• Stored records
## Begin

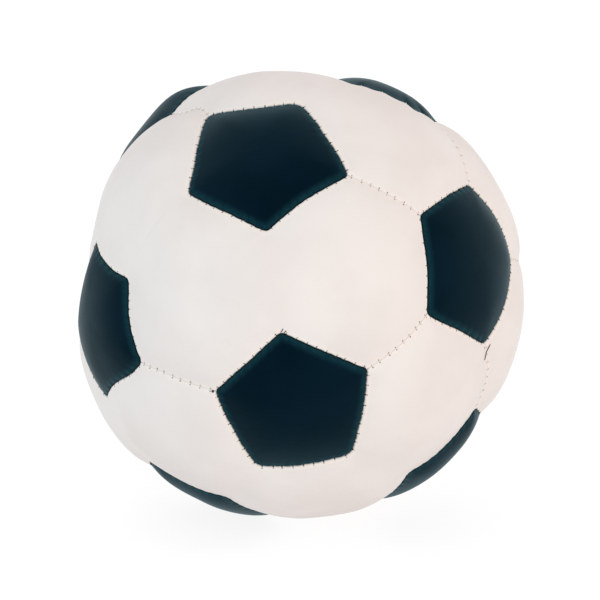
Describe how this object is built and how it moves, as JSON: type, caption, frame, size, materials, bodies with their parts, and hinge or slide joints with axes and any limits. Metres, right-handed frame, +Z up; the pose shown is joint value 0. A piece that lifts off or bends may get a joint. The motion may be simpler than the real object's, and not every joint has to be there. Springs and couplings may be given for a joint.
{
  "type": "medicine ball",
  "caption": "Small stuffed medicine ball with a cover of dark pentagons and white hexagons sewn edge to edge, over wadding and a sewn weight bag; it rests on a flattened panel.",
  "frame": {"origin": "on the floor, under the ball's centre, in the middle of the flattened patch", "axes": "+Z up; -Y towards the viewer of the front; the resting panel's centre leans towards +X"},
  "size_m": [0.1492, 0.1492, 0.1484],
  "materials": {
    "dark_leatherette": "blue-black coated fabric with a fine grain and a soft sheen",
    "white_leatherette": "warm white coated fabric with a fine grain, satin",
    "seam_thread": "pale waxed sewing thread",
    "wadding": "off-white fibre wadding, matt",
    "bag_canvas": "natural plain-woven canvas, matt",
    "bag_thread": "off-white thread, matt",
    "weight_fill": "dry sand, matt"
  },
  "bodies": {
    "root": {"pentagon_panel_01": "dark_leatherette", "pentagon_panel_02": "dark_leatherette", "pentagon_panel_03": "dark_leatherette", "pentagon_panel_04": "dark_leatherette", "pentagon_panel_05": "dark_leatherette", "pentagon_panel_06": "dark_leatherette", "pentagon_panel_07": "dark_leatherette", "pentagon_panel_08": "dark_leatherette", "pentagon_panel_09": "dark_leatherette", "pentagon_panel_10": "dark_leatherette", "pentagon_panel_11": "dark_leatherette", "pentagon_panel_12": "dark_leatherette", "hexagon_panel_01": "white_leatherette", "hexagon_panel_02": "white_leatherette", "hexagon_panel_03": "white_leatherette", "hexagon_panel_04": "white_leatherette", "hexagon_panel_05": "white_leatherette", "hexagon_panel_06": "white_leatherette", "hexagon_panel_07": "white_leatherette", "hexagon_panel_08": "white_leatherette", "hexagon_panel_09": "white_leatherette", "hexagon_panel_10": "white_leatherette", "hexagon_panel_11": "white_leatherette", "hexagon_panel_12": "white_leatherette", "hexagon_panel_13": "white_leatherette", "hexagon_panel_14": "white_leatherette", "hexagon_panel_15": "white_leatherette", "hexagon_panel_16": "white_leatherette", "hexagon_panel_17": "white_leatherette", "hexagon_panel_18": "white_leatherette", "hexagon_panel_19": "white_leatherette", "resting_hexagon_panel": "white_leatherette", "seam_thread": "seam_thread", "closing_seam_thread": "seam_thread", "wadding_upper": "wadding", "wadding_lower": "wadding", "weight_bag_upper": "bag_canvas", "weight_bag_lower": "bag_canvas", "weight_bag_thread": "bag_thread", "weight_fill": "weight_fill"}
  },
  "joints": []
}
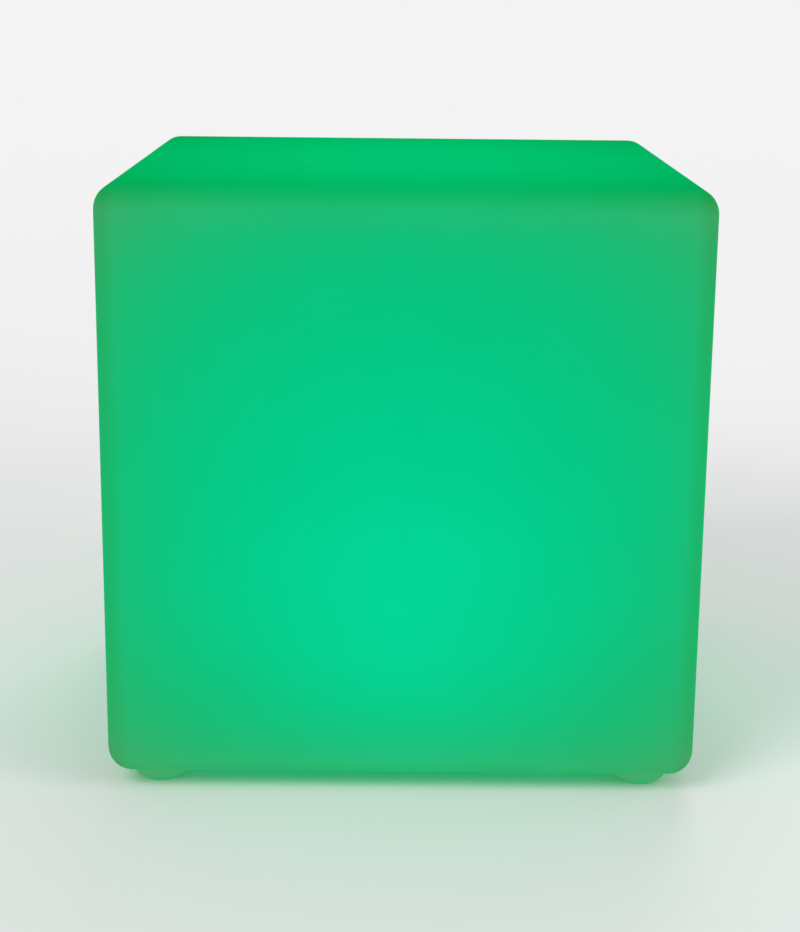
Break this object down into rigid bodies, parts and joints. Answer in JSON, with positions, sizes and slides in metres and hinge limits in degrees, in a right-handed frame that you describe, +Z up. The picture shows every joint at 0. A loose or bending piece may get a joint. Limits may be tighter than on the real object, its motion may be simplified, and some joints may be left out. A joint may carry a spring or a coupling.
{
  "type": "led cube light",
  "caption": "Glowing cube lamp with a hollow translucent body on moulded feet, lit from a sealed rechargeable LED module screwed into its underside.",
  "frame": {"origin": "middle of the footprint, at the height of the flats of the feet", "axes": "+Z up; -Y towards the front; the button lies on the -X side of the underside and the charging socket on the +X side"},
  "size_m": [0.4, 0.4, 0.411],
  "materials": {
    "glow_body": "translucent rotomoulded polyethylene, satin, lit from inside",
    "brass": "knurled",
    "module_plastic": "fine moulded texture",
    "black_rubber": "matt",
    "screw_steel": "stainless",
    "clear_cover": "clear polycarbonate",
    "red_silicone": "satin",
    "white_board": "white solder mask",
    "emitter_package": "white package with a yellow gel well",
    "dark_epoxy": "moulded epoxy",
    "cell_steel": "wrapped steel can",
    "nickel": "nickel plated",
    "green_board": "green solder mask",
    "blue_sleeve": "shrunk film",
    "grey_foam": "closed-cell foam",
    "capacitor_can": "bare can",
    "white_nylon": "natural nylon",
    "button_rubber": "fine matt",
    "black_plastic": "moulded",
    "spring_steel": "bright",
    "grey_silicone": "matt silicone",
    "power_wire": "red and black insulation",
    "signal_wire": "mixed colours of insulation"
  },
  "bodies": {
    "lamp": {"cube_shell": "glow_body", "threaded_inserts": "brass", "base_housing": "module_plastic", "flange_gasket": "black_rubber", "flange_screws": "screw_steel", "lens_dome": "clear_cover", "dome_seal": "red_silicone", "dome_screws": "screw_steel", "led_board": "white_board", "led_emitters": "emitter_package", "ir_receiver": "dark_epoxy", "led_board_screws": "screw_steel", "battery_cells": "cell_steel", "cell_tabs": "nickel", "protection_board": "green_board", "battery_sleeve": "blue_sleeve", "battery_pad": "grey_foam", "battery_clamp": "module_plastic", "clamp_screws": "screw_steel", "control_board": "green_board", "board_screws": "screw_steel", "controller_chip": "dark_epoxy", "power_inductor": "dark_epoxy", "capacitors": "capacitor_can", "lead_connectors": "white_nylon", "charge_indicator": "emitter_package", "charge_light_pipe": "clear_cover", "switch_body": "black_plastic", "switch_spring": "spring_steel", "charge_socket": "black_plastic", "socket_pin": "nickel", "socket_tabs": "nickel", "socket_washer": "spring_steel", "socket_nut": "nickel", "cap_anchor": "grey_silicone", "battery_leads": "power_wire", "socket_leads": "power_wire", "led_leads": "signal_wire"},
    "power_button": {"power_button": "button_rubber", "button_seal": "red_silicone", "switch_plunger": "white_nylon"},
    "port_cap": {"charge_port_cap": "grey_silicone"}
  },
  "joints": [
    {"name": "button_press", "type": "slide", "parent": "lamp", "child": "power_button", "axis": [0, 0, 1], "range_m": [0, 0.0015], "stiffness_N_per_m": 800, "deforming": ["switch_spring"]},
    {"name": "port_cap_swing", "type": "hinge", "parent": "lamp", "child": "port_cap", "pos_m": [0.038, -0.03, 0.0126], "axis": [0, -1, 0], "range_deg": [0, 175]}
  ]
}
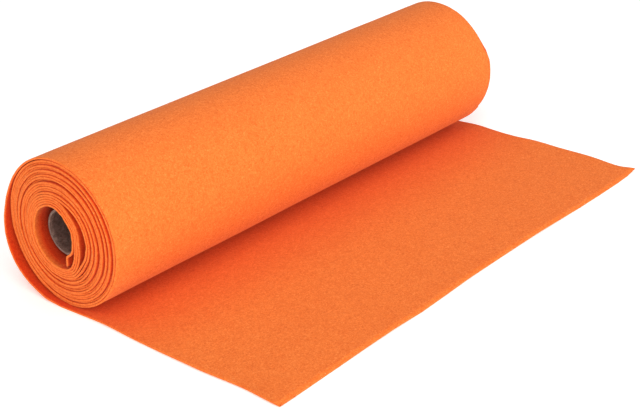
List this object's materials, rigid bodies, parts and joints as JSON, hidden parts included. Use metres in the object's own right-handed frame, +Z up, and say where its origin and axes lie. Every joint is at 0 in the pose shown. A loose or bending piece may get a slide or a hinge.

## End

• Objective
Repeat the records exactly, including every line.

• Result of this task
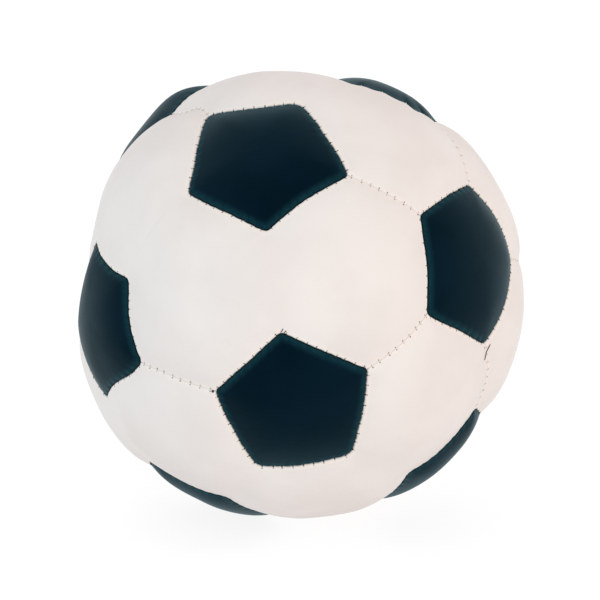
Describe how this object is built and how it moves, as JSON: type, caption, frame, size, materials, bodies with their parts, and hinge or slide joints with axes and any limits. Metres, right-handed frame, +Z up; the pose shown is joint value 0. A piece that lifts off or bends may get a joint. The motion may be simpler than the real object's, and not every joint has to be there. Springs and couplings may be given for a joint.
{
  "type": "medicine ball",
  "caption": "Small stuffed medicine ball with a cover of dark pentagons and white hexagons sewn edge to edge, over wadding and a sewn weight bag; it rests on a flattened panel.",
  "frame": {"origin": "on the floor, under the ball's centre, in the middle of the flattened patch", "axes": "+Z up; -Y towards the viewer of the front; the resting panel's centre leans towards +X"},
  "size_m": [0.1492, 0.1492, 0.1484],
  "materials": {
    "dark_leatherette": "blue-black coated fabric with a fine grain and a soft sheen",
    "white_leatherette": "warm white coated fabric with a fine grain, satin",
    "seam_thread": "pale waxed sewing thread",
    "wadding": "off-white fibre wadding, matt",
    "bag_canvas": "natural plain-woven canvas, matt",
    "bag_thread": "off-white thread, matt",
    "weight_fill": "dry sand, matt"
  },
  "bodies": {
    "root": {"pentagon_panel_01": "dark_leatherette", "pentagon_panel_02": "dark_leatherette", "pentagon_panel_03": "dark_leatherette", "pentagon_panel_04": "dark_leatherette", "pentagon_panel_05": "dark_leatherette", "pentagon_panel_06": "dark_leatherette", "pentagon_panel_07": "dark_leatherette", "pentagon_panel_08": "dark_leatherette", "pentagon_panel_09": "dark_leatherette", "pentagon_panel_10": "dark_leatherette", "pentagon_panel_11": "dark_leatherette", "pentagon_panel_12": "dark_leatherette", "hexagon_panel_01": "white_leatherette", "hexagon_panel_02": "white_leatherette", "hexagon_panel_03": "white_leatherette", "hexagon_panel_04": "white_leatherette", "hexagon_panel_05": "white_leatherette", "hexagon_panel_06": "white_leatherette", "hexagon_panel_07": "white_leatherette", "hexagon_panel_08": "white_leatherette", "hexagon_panel_09": "white_leatherette", "hexagon_panel_10": "white_leatherette", "hexagon_panel_11": "white_leatherette", "hexagon_panel_12": "white_leatherette", "hexagon_panel_13": "white_leatherette", "hexagon_panel_14": "white_leatherette", "hexagon_panel_15": "white_leatherette", "hexagon_panel_16": "white_leatherette", "hexagon_panel_17": "white_leatherette", "hexagon_panel_18": "white_leatherette", "hexagon_panel_19": "white_leatherette", "resting_hexagon_panel": "white_leatherette", "seam_thread": "seam_thread", "closing_seam_thread": "seam_thread", "wadding_upper": "wadding", "wadding_lower": "wadding", "weight_bag_upper": "bag_canvas", "weight_bag_lower": "bag_canvas", "weight_bag_thread": "bag_thread", "weight_fill": "weight_fill"}
  },
  "joints": []
}
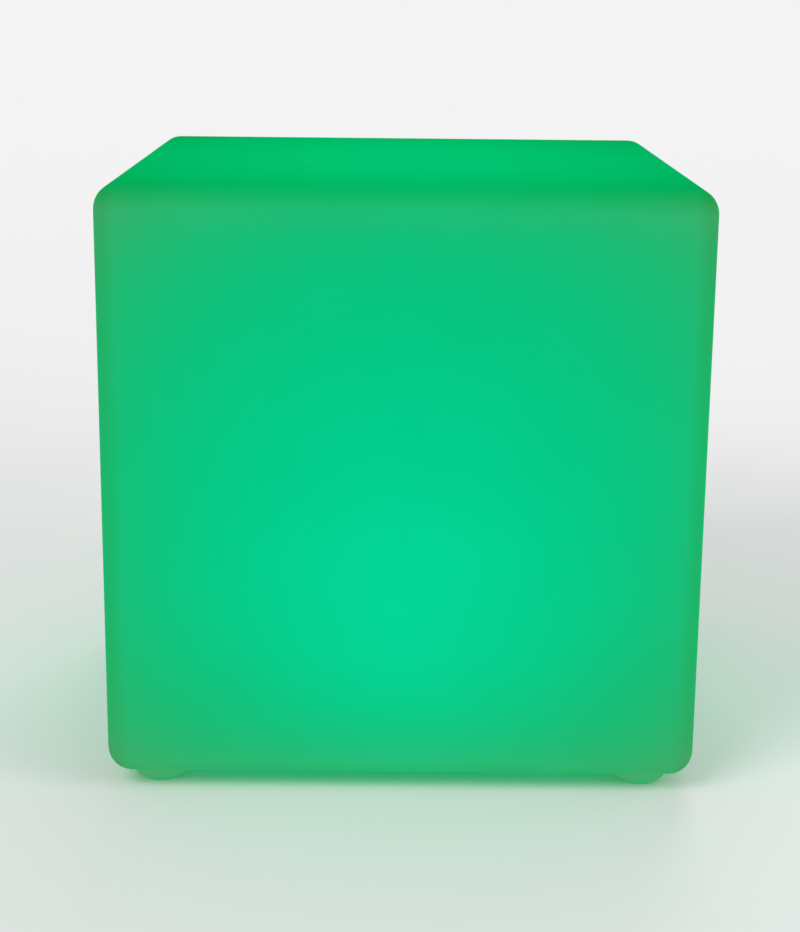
Break this object down into rigid bodies, parts and joints. Answer in JSON, with positions, sizes and slides in metres and hinge limits in degrees, in a right-handed frame that you describe, +Z up. The picture shows every joint at 0. A loose or bending piece may get a joint. Limits may be tighter than on the real object, its motion may be simplified, and some joints may be left out. A joint may carry a spring or a coupling.
{
  "type": "led cube light",
  "caption": "Glowing cube lamp with a hollow translucent body on moulded feet, lit from a sealed rechargeable LED module screwed into its underside.",
  "frame": {"origin": "middle of the footprint, at the height of the flats of the feet", "axes": "+Z up; -Y towards the front; the button lies on the -X side of the underside and the charging socket on the +X side"},
  "size_m": [0.4, 0.4, 0.411],
  "materials": {
    "glow_body": "translucent rotomoulded polyethylene, satin, lit from inside",
    "brass": "knurled",
    "module_plastic": "fine moulded texture",
    "black_rubber": "matt",
    "screw_steel": "stainless",
    "clear_cover": "clear polycarbonate",
    "red_silicone": "satin",
    "white_board": "white solder mask",
    "emitter_package": "white package with a yellow gel well",
    "dark_epoxy": "moulded epoxy",
    "cell_steel": "wrapped steel can",
    "nickel": "nickel plated",
    "green_board": "green solder mask",
    "blue_sleeve": "shrunk film",
    "grey_foam": "closed-cell foam",
    "capacitor_can": "bare can",
    "white_nylon": "natural nylon",
    "button_rubber": "fine matt",
    "black_plastic": "moulded",
    "spring_steel": "bright",
    "grey_silicone": "matt silicone",
    "power_wire": "red and black insulation",
    "signal_wire": "mixed colours of insulation"
  },
  "bodies": {
    "lamp": {"cube_shell": "glow_body", "threaded_inserts": "brass", "base_housing": "module_plastic", "flange_gasket": "black_rubber", "flange_screws": "screw_steel", "lens_dome": "clear_cover", "dome_seal": "red_silicone", "dome_screws": "screw_steel", "led_board": "white_board", "led_emitters": "emitter_package", "ir_receiver": "dark_epoxy", "led_board_screws": "screw_steel", "battery_cells": "cell_steel", "cell_tabs": "nickel", "protection_board": "green_board", "battery_sleeve": "blue_sleeve", "battery_pad": "grey_foam", "battery_clamp": "module_plastic", "clamp_screws": "screw_steel", "control_board": "green_board", "board_screws": "screw_steel", "controller_chip": "dark_epoxy", "power_inductor": "dark_epoxy", "capacitors": "capacitor_can", "lead_connectors": "white_nylon", "charge_indicator": "emitter_package", "charge_light_pipe": "clear_cover", "switch_body": "black_plastic", "switch_spring": "spring_steel", "charge_socket": "black_plastic", "socket_pin": "nickel", "socket_tabs": "nickel", "socket_washer": "spring_steel", "socket_nut": "nickel", "cap_anchor": "grey_silicone", "battery_leads": "power_wire", "socket_leads": "power_wire", "led_leads": "signal_wire"},
    "power_button": {"power_button": "button_rubber", "button_seal": "red_silicone", "switch_plunger": "white_nylon"},
    "port_cap": {"charge_port_cap": "grey_silicone"}
  },
  "joints": [
    {"name": "button_press", "type": "slide", "parent": "lamp", "child": "power_button", "axis": [0, 0, 1], "range_m": [0, 0.0015], "stiffness_N_per_m": 800, "deforming": ["switch_spring"]},
    {"name": "port_cap_swing", "type": "hinge", "parent": "lamp", "child": "port_cap", "pos_m": [0.038, -0.03, 0.0126], "axis": [0, -1, 0], "range_deg": [0, 175]}
  ]
}
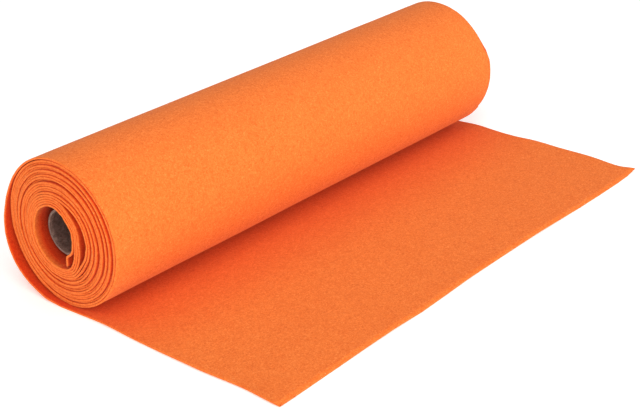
List this object's materials, rigid bodies, parts and joints as JSON, hidden parts included. Use metres in the object's own right-handed frame, +Z up, and say where its origin and axes lie. Every joint is at 0 in the pose shown. A loose or bending piece may get a slide or a hinge.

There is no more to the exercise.